Airline seats tend to be allocated in advance during check-in and should you wish to guarantee you will be sitting with your children you may have to pay extra.
Or ask a fellow passenger if they would be willing to move so you can sit together. There’s been a lot said online about passengers refusing to relinquish their seat on a flight Opinions are divided on the graciousness of a refusal, especially when the passenger has paid for that particular seat.
Shouldn’t the responsibility rest on the shoulders of the airline? Back in February US President took a stand on what he called “junk fees” calling for them to be done away with.
In the US four airlines have, as a result of the presidential call, put in place a policy that means families with young children can sit together without having to rely on the goodwill of fellow passengers.
These are Frontier Airlines, United Airlines and Alaska Airlines and latterly, JetBlue. A spokesman for the latter said that this measure is part of an “ongoing commitment to enhance the travel experience and promote a comfortable and stress-free journey.”
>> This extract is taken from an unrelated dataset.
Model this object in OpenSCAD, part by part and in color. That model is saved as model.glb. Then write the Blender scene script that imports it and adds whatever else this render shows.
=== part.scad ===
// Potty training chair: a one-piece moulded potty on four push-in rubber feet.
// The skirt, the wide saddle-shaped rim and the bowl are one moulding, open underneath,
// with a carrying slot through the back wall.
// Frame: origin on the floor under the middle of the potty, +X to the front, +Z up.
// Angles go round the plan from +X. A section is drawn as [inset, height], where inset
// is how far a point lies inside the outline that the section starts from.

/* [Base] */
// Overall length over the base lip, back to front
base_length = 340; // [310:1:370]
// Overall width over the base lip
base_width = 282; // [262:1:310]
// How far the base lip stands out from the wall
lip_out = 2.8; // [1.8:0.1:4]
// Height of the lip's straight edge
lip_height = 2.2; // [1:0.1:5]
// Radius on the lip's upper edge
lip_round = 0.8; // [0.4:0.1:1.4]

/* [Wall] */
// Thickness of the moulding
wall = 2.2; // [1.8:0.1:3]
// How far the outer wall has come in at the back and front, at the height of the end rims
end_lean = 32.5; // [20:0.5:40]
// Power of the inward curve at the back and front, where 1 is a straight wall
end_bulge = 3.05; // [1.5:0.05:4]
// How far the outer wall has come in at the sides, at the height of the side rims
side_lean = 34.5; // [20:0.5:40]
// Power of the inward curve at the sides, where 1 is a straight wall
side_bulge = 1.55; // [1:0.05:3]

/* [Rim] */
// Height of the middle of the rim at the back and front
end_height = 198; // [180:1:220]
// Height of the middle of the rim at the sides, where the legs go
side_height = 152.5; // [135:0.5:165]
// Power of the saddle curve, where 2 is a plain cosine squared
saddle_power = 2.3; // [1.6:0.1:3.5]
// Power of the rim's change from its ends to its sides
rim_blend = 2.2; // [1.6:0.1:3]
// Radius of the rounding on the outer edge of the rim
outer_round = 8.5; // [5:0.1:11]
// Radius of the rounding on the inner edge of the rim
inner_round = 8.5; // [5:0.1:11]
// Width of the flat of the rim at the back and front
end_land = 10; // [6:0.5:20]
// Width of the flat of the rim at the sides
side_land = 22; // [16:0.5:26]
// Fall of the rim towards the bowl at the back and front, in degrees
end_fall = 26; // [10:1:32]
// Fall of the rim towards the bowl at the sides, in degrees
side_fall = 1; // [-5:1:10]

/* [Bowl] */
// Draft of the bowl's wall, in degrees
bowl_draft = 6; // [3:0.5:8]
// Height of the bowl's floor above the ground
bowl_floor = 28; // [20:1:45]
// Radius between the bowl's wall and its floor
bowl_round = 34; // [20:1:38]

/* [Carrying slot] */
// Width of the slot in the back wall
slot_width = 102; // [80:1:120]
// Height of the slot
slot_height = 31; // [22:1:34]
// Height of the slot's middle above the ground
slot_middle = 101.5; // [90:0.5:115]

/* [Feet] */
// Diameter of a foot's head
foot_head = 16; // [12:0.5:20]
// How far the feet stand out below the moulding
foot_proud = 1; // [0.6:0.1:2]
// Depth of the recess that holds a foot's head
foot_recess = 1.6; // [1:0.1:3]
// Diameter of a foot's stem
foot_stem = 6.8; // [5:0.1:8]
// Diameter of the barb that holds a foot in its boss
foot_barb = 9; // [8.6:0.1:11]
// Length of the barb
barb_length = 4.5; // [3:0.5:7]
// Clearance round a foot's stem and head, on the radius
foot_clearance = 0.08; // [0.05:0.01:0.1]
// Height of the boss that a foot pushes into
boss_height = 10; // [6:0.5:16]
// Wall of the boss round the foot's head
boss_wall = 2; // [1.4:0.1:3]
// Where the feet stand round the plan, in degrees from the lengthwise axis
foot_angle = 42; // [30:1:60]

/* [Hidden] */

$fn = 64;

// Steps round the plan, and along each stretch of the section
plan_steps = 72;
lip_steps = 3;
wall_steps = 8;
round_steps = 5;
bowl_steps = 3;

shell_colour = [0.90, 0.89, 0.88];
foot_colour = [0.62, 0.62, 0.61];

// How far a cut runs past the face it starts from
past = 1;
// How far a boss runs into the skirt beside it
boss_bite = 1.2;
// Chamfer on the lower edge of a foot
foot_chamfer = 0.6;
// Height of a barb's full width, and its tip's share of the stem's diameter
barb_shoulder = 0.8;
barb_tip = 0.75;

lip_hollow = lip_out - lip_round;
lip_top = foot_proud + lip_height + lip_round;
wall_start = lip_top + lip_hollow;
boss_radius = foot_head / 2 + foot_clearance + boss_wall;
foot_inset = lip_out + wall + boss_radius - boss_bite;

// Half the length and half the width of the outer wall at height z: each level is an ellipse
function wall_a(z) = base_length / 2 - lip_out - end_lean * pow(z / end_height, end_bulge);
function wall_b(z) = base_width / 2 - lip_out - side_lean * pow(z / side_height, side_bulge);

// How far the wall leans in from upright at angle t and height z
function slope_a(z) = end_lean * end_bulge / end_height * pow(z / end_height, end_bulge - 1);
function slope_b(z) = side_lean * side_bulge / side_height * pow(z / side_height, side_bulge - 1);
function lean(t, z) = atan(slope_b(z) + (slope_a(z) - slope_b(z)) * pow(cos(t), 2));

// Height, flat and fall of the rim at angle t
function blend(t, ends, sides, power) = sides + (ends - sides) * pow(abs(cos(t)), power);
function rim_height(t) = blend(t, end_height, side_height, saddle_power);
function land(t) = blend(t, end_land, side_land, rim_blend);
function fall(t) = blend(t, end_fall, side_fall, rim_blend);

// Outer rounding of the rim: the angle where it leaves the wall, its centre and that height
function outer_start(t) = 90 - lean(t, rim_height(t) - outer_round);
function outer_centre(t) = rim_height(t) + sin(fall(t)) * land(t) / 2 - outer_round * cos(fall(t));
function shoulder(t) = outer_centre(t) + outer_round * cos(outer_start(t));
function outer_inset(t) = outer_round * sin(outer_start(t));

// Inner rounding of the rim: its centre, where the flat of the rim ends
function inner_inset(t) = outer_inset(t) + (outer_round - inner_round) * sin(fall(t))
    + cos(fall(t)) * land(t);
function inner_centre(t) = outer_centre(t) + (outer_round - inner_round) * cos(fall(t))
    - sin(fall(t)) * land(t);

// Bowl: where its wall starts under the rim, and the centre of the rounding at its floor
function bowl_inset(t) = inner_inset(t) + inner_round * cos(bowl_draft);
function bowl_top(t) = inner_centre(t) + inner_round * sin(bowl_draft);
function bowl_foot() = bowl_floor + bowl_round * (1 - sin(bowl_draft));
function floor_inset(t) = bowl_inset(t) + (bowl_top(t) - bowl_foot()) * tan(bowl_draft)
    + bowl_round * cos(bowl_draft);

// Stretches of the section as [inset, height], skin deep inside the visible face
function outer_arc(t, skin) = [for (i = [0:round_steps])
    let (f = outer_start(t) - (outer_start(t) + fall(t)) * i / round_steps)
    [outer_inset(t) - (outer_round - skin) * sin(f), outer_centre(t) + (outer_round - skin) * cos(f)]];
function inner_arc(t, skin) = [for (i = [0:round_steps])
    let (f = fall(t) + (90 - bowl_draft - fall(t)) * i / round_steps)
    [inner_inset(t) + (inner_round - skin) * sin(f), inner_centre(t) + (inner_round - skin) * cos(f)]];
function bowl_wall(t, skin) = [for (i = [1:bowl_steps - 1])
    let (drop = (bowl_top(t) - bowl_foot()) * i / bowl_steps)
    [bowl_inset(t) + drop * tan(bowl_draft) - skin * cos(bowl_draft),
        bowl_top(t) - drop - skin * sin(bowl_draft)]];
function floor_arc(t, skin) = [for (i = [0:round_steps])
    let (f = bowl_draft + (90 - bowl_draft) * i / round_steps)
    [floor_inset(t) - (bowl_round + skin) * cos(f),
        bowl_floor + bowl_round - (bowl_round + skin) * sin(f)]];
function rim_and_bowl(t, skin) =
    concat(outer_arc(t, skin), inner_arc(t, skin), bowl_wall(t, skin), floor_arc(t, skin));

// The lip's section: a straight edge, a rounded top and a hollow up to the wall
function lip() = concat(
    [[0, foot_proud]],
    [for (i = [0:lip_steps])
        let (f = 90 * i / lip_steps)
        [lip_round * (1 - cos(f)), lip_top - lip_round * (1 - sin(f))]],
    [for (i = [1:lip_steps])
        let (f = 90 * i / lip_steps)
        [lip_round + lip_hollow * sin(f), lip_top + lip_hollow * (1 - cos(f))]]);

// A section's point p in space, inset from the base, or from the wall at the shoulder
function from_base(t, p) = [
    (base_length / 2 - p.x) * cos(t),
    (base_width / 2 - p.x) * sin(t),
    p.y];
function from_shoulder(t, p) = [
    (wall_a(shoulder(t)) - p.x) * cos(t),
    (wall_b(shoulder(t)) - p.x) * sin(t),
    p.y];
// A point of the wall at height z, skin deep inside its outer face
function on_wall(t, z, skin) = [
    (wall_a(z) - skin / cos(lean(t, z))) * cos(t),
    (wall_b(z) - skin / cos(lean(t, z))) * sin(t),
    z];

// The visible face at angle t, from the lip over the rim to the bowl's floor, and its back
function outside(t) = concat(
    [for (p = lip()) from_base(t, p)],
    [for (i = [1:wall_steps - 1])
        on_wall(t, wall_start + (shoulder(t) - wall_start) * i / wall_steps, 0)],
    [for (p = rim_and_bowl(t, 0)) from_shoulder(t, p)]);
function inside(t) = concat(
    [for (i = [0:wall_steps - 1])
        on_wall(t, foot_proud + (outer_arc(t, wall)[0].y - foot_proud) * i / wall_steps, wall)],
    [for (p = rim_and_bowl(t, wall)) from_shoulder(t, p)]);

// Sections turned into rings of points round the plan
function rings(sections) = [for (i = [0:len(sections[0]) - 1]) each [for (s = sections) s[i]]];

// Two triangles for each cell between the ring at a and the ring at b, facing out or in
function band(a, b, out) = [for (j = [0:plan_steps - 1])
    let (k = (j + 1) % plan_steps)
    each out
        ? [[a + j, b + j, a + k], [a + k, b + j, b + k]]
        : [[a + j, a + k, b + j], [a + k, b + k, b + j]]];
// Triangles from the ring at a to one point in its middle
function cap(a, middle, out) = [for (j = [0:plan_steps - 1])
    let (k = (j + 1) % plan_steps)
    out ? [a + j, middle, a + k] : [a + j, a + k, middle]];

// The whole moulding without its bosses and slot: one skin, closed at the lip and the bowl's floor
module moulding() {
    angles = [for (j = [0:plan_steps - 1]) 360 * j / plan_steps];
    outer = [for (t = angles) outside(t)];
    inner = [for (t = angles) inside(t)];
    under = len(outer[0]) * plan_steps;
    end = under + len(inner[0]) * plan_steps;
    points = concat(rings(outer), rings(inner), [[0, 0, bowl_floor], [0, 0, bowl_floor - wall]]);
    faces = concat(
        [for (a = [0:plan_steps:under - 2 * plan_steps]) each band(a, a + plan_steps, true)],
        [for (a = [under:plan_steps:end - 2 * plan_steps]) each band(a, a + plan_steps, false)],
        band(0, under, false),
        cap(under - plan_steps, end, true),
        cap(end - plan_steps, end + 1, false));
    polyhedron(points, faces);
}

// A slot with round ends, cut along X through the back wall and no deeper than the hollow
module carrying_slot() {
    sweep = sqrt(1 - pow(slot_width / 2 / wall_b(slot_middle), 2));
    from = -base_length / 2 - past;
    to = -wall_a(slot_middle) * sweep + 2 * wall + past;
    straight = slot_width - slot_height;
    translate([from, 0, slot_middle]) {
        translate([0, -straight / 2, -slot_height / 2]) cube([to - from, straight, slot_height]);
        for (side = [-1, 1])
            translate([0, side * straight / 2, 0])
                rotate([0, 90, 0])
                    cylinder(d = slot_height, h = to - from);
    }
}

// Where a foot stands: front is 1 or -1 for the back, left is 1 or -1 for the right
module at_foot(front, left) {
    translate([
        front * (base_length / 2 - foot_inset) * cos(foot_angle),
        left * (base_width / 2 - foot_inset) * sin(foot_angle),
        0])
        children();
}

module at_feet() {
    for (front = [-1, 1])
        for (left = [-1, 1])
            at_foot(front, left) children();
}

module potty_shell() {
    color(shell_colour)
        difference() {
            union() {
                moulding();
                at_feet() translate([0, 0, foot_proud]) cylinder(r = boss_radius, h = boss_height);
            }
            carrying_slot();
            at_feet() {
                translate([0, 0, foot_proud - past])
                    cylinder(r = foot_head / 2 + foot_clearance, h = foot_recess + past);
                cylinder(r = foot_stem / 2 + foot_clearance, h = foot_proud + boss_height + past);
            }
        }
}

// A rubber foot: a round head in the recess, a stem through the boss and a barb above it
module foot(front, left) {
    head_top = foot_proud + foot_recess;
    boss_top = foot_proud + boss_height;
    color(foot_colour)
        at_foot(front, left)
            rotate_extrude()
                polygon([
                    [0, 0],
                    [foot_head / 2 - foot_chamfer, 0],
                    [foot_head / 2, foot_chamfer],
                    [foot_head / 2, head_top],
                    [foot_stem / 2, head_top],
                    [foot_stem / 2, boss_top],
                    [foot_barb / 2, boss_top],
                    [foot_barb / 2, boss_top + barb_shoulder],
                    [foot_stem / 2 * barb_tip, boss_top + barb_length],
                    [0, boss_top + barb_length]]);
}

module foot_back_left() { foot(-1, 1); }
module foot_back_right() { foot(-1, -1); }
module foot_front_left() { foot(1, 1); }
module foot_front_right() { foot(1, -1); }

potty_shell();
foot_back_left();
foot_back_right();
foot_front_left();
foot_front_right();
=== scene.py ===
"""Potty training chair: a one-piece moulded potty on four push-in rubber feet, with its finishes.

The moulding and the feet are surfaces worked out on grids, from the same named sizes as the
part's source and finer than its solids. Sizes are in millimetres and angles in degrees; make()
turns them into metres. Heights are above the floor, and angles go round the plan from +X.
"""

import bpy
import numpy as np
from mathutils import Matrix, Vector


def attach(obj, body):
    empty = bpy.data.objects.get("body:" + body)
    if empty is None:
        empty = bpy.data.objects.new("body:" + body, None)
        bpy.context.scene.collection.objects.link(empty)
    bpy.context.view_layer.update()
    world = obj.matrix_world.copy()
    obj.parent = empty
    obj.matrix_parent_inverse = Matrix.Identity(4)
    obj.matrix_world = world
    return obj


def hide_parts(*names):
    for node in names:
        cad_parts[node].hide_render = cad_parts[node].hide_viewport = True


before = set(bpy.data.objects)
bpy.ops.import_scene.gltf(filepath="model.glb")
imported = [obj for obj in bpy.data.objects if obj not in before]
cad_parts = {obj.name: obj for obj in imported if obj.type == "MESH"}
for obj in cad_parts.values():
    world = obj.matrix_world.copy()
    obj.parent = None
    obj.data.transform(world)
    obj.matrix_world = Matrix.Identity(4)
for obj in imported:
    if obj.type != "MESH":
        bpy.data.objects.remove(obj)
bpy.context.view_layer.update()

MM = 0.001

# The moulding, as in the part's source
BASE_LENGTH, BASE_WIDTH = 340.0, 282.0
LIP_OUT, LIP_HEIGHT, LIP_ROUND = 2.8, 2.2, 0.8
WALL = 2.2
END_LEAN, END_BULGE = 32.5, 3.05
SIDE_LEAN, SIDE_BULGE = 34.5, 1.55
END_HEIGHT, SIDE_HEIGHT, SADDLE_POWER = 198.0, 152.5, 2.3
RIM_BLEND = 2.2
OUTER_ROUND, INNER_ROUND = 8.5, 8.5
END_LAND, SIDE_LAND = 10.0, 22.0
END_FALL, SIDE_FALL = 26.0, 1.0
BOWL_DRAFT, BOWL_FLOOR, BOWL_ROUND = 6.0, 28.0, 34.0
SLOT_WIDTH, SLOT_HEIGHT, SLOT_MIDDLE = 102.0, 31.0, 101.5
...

Yet it was the US US Department of Transport’s Office of Aviation Consumer Protection who “urged airlines to do everything in their power to ensure that children who are age 13 or younger are seated next to an accompanying adult with no additional charge”. There was even a hint of “additional action” if airlines didn’t respond.
So assuming all family members are booked on the same reservation, it seems obvious that kids should sit next to a parent or care-giver at no extra charge.
Joanna Geraghty, JetBlue’s president and chief operating officer said
“We know traveling with young children can add challenges, and we want to do everything we can to put parents and families at ease by providing a smooth trip each time they choose JetBlue.”
“This enhanced family seating policy reflects our commitment to continue to meet the needs of our customers and provide exceptional service.”
In the UK, there is a more forward-thinking policy, generally. Indeed the Civil Aviation Authority (CAA) went as far as to say:
“the seating of children close by their parents or guardians should be the aim of airline seat allocation procedures for family groups and large parties of children.”
“Young children and infants who are accompanied by adults should ideally be seated in the same seat row as the adult. Where this is not possible, children should be separated by no more than one seat row from accompanying adults. This is because the speed of an emergency evacuation may be affected by adults trying to reach their children.”
The reality is that even with the best intentions a family may be separated anyway due to availability.
On the bright side, British Airways, Air France, KLM, American Airlines, Delta, and Emirates do ensure that children under 12 years of age will be seated with at least 1 parent without the need to pay for the privilege.
Easyjet makes no such guarantee but they do have a 30-day check-in period so get in there quickly to reserve your seats for a higher chance of being seated with your child.